** START Collected data **
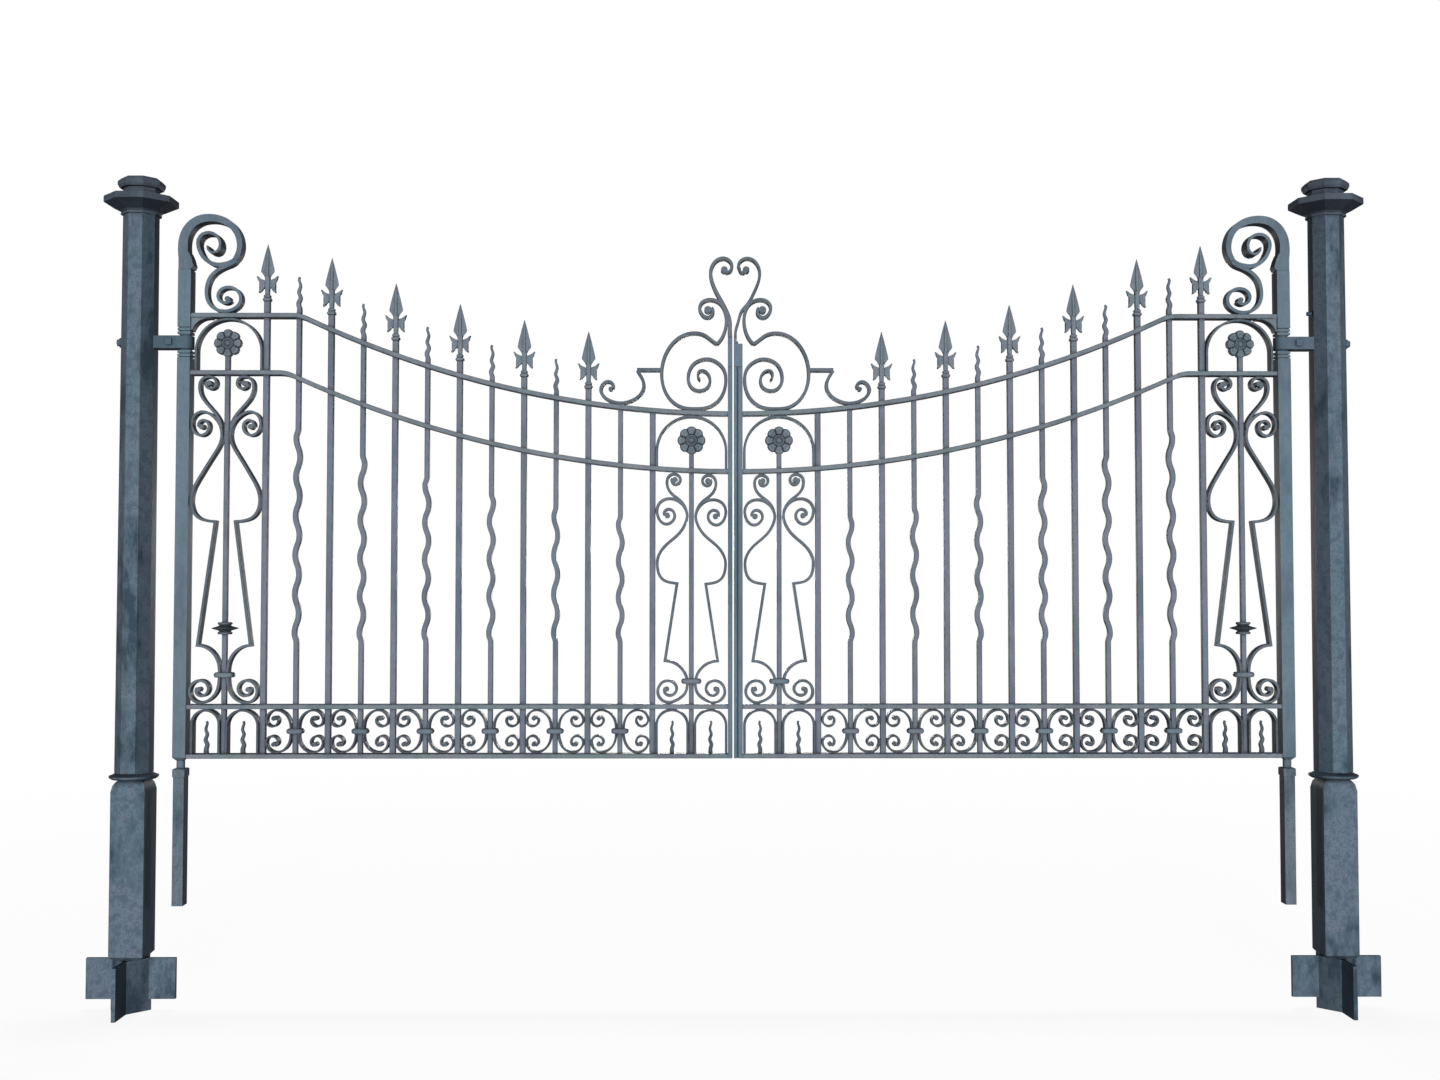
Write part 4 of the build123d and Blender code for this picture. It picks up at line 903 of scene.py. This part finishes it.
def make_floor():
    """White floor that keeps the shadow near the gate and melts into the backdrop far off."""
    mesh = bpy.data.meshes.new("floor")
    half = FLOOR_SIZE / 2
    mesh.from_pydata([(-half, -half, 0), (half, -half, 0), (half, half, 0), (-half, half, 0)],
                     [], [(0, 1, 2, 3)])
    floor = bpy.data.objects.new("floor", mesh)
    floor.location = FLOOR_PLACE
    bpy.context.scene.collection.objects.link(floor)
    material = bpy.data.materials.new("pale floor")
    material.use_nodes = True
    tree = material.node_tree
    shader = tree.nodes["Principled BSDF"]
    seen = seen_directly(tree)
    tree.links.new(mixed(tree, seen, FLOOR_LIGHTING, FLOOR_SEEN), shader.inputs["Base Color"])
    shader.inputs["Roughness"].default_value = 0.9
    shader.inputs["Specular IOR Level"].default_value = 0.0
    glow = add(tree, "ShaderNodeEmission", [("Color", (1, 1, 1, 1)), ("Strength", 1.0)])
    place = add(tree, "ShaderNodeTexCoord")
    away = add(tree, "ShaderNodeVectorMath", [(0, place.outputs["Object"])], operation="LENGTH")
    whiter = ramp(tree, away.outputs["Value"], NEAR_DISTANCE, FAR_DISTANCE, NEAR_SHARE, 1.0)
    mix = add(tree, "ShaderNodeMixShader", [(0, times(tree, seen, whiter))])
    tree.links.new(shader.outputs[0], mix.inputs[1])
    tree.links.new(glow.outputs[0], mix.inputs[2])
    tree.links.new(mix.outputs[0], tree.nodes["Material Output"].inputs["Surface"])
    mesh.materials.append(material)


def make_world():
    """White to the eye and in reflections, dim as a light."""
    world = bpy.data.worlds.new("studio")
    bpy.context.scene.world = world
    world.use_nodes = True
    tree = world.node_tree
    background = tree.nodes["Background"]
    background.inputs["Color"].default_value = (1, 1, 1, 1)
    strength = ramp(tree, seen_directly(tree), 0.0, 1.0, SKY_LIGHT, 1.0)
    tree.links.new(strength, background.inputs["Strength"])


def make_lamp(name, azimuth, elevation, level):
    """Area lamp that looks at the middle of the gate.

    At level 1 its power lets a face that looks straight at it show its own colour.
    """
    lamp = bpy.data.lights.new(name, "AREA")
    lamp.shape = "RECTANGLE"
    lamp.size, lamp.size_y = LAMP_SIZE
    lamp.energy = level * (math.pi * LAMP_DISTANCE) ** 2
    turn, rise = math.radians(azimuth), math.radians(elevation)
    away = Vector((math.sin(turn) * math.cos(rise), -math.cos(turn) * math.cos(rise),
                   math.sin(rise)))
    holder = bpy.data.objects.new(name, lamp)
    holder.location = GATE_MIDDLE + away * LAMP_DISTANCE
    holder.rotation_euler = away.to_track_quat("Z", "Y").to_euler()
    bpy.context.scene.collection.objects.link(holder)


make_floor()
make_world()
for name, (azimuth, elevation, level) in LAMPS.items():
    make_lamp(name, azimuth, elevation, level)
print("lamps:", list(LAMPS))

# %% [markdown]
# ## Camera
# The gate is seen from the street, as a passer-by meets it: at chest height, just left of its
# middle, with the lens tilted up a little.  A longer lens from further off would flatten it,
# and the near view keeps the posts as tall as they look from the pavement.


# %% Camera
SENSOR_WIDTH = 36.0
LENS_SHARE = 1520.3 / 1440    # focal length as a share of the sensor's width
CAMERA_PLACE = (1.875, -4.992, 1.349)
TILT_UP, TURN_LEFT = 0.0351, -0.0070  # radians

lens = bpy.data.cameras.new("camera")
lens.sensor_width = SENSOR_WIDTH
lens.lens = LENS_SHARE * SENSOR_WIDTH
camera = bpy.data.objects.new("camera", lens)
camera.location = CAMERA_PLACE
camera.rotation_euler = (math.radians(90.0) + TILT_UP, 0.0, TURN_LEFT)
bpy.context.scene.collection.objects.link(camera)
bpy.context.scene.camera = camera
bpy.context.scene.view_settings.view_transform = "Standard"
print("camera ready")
** END Collected data **
▸ Directions for this task
Extract all of the material exactly as it is written.

▸ Response
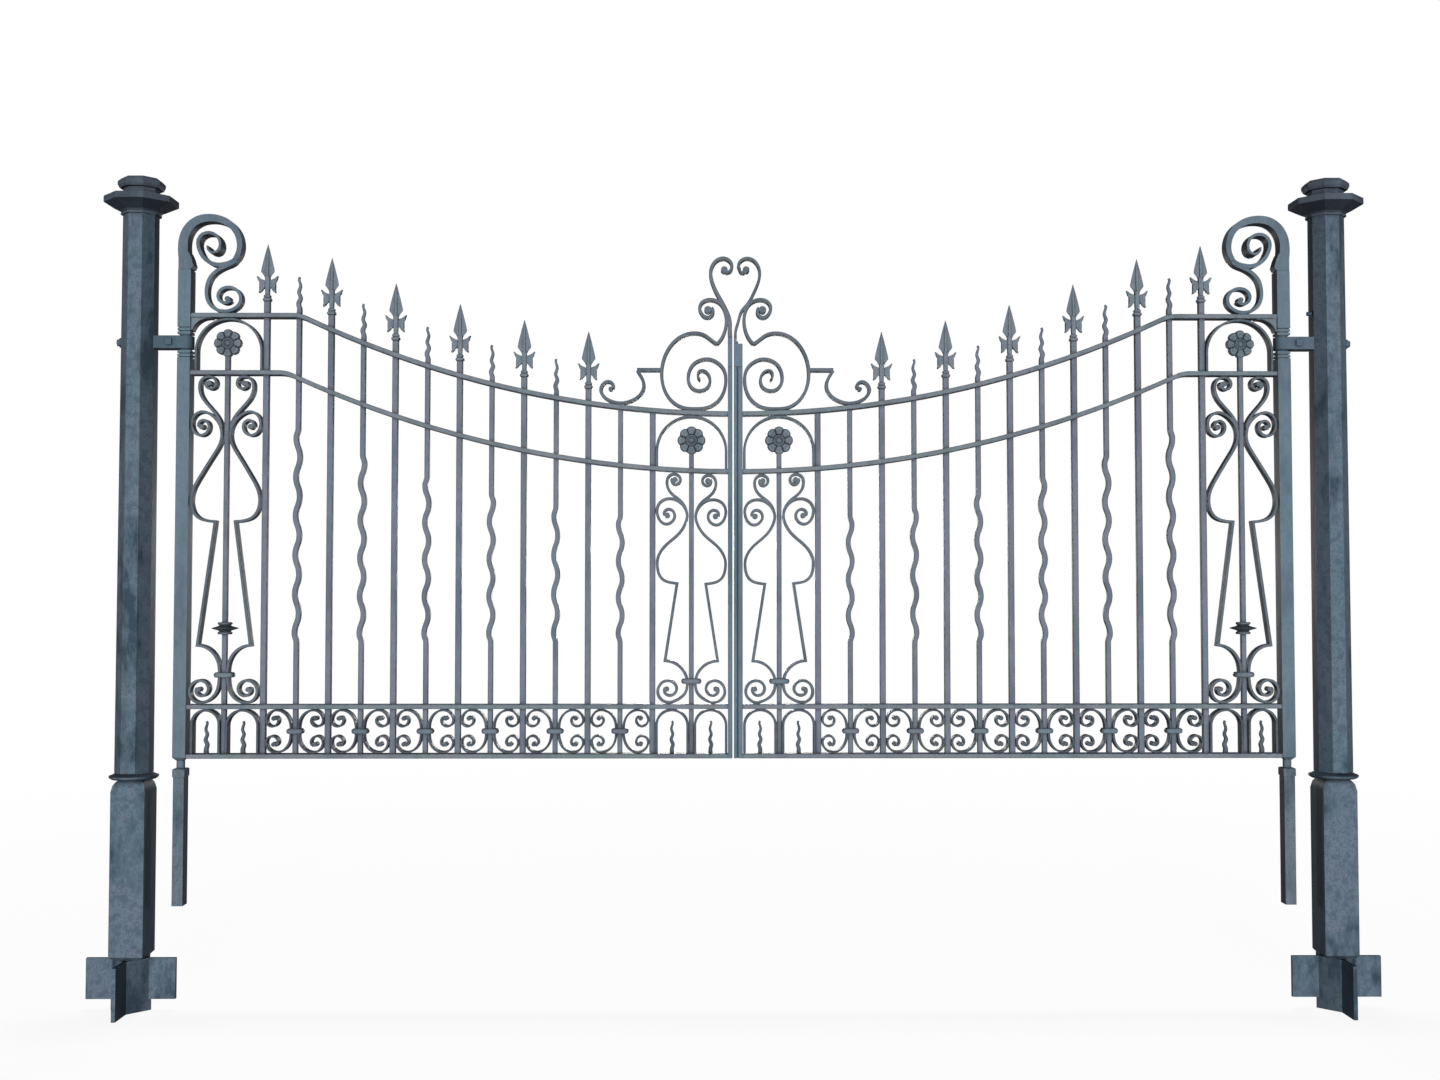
Write part 4 of the build123d and Blender code for this picture. It picks up at line 903 of scene.py. This part finishes it.
def make_floor():
    """White floor that keeps the shadow near the gate and melts into the backdrop far off."""
    mesh = bpy.data.meshes.new("floor")
    half = FLOOR_SIZE / 2
    mesh.from_pydata([(-half, -half, 0), (half, -half, 0), (half, half, 0), (-half, half, 0)],
                     [], [(0, 1, 2, 3)])
    floor = bpy.data.objects.new("floor", mesh)
    floor.location = FLOOR_PLACE
    bpy.context.scene.collection.objects.link(floor)
    material = bpy.data.materials.new("pale floor")
    material.use_nodes = True
    tree = material.node_tree
    shader = tree.nodes["Principled BSDF"]
    seen = seen_directly(tree)
    tree.links.new(mixed(tree, seen, FLOOR_LIGHTING, FLOOR_SEEN), shader.inputs["Base Color"])
    shader.inputs["Roughness"].default_value = 0.9
    shader.inputs["Specular IOR Level"].default_value = 0.0
    glow = add(tree, "ShaderNodeEmission", [("Color", (1, 1, 1, 1)), ("Strength", 1.0)])
    place = add(tree, "ShaderNodeTexCoord")
    away = add(tree, "ShaderNodeVectorMath", [(0, place.outputs["Object"])], operation="LENGTH")
    whiter = ramp(tree, away.outputs["Value"], NEAR_DISTANCE, FAR_DISTANCE, NEAR_SHARE, 1.0)
    mix = add(tree, "ShaderNodeMixShader", [(0, times(tree, seen, whiter))])
    tree.links.new(shader.outputs[0], mix.inputs[1])
    tree.links.new(glow.outputs[0], mix.inputs[2])
    tree.links.new(mix.outputs[0], tree.nodes["Material Output"].inputs["Surface"])
    mesh.materials.append(material)


def make_world():
    """White to the eye and in reflections, dim as a light."""
    world = bpy.data.worlds.new("studio")
    bpy.context.scene.world = world
    world.use_nodes = True
    tree = world.node_tree
    background = tree.nodes["Background"]
    background.inputs["Color"].default_value = (1, 1, 1, 1)
    strength = ramp(tree, seen_directly(tree), 0.0, 1.0, SKY_LIGHT, 1.0)
    tree.links.new(strength, background.inputs["Strength"])


def make_lamp(name, azimuth, elevation, level):
    """Area lamp that looks at the middle of the gate.

    At level 1 its power lets a face that looks straight at it show its own colour.
    """
    lamp = bpy.data.lights.new(name, "AREA")
    lamp.shape = "RECTANGLE"
    lamp.size, lamp.size_y = LAMP_SIZE
    lamp.energy = level * (math.pi * LAMP_DISTANCE) ** 2
    turn, rise = math.radians(azimuth), math.radians(elevation)
    away = Vector((math.sin(turn) * math.cos(rise), -math.cos(turn) * math.cos(rise),
                   math.sin(rise)))
    holder = bpy.data.objects.new(name, lamp)
    holder.location = GATE_MIDDLE + away * LAMP_DISTANCE
    holder.rotation_euler = away.to_track_quat("Z", "Y").to_euler()
    bpy.context.scene.collection.objects.link(holder)


make_floor()
make_world()
for name, (azimuth, elevation, level) in LAMPS.items():
    make_lamp(name, azimuth, elevation, level)
print("lamps:", list(LAMPS))

# %% [markdown]
# ## Camera
# The gate is seen from the street, as a passer-by meets it: at chest height, just left of its
# middle, with the lens tilted up a little.  A longer lens from further off would flatten it,
# and the near view keeps the posts as tall as they look from the pavement.


# %% Camera
SENSOR_WIDTH = 36.0
LENS_SHARE = 1520.3 / 1440    # focal length as a share of the sensor's width
CAMERA_PLACE = (1.875, -4.992, 1.349)
TILT_UP, TURN_LEFT = 0.0351, -0.0070  # radians

lens = bpy.data.cameras.new("camera")
lens.sensor_width = SENSOR_WIDTH
lens.lens = LENS_SHARE * SENSOR_WIDTH
camera = bpy.data.objects.new("camera", lens)
camera.location = CAMERA_PLACE
camera.rotation_euler = (math.radians(90.0) + TILT_UP, 0.0, TURN_LEFT)
bpy.context.scene.collection.objects.link(camera)
bpy.context.scene.camera = camera
bpy.context.scene.view_settings.view_transform = "Standard"
print("camera ready")